Size-Dependent Structures and Catalytic Properties of Supported Bimetallic PtSn Catalysts for Propane Dehydrogenation Reaction

Heterogeneous bimetallic catalysts are widely used in industrial processes, and the structural features of the bimetallic catalysts have profound impacts on their properties in numerous catalytic processes. Bimetallic nanoclusters with particle sizes ≤1 nm have shown better performances in various catalytic reactions in comparison to conventional bimetallic nanoparticles with sizes above 1 nm.
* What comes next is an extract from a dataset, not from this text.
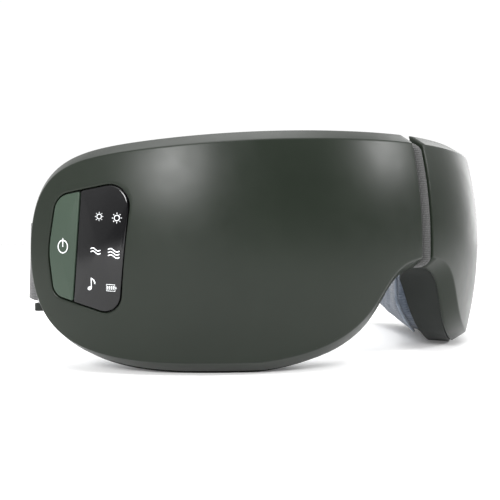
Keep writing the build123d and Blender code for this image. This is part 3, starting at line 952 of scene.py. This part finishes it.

Despite the progress made in recent years in the synthesis and catalytic studies of bimetallic nanoclusters, achieving a fundamental understanding of the structure–reactivity relationships at the molecular and atomic levels remains challenging because of the complexity of the bimetallic catalysts with particle sizes ≤1 nm. In this work, we have studied the structural features of supported bimetallic PtSn species with different sizes (∼0.6 to ∼1.6 nm), which is shown to be associated with the size-dependent formation process of bimetallic PtSn species according to theoretical modeling and experimental studies. Furthermore, the catalytic consequences of their size-dependent structural features are reflected in the dehydrogenation of propane to propylene, in which the subnanometer PtSn clusters are more active than the PtSn alloy nanoparticles.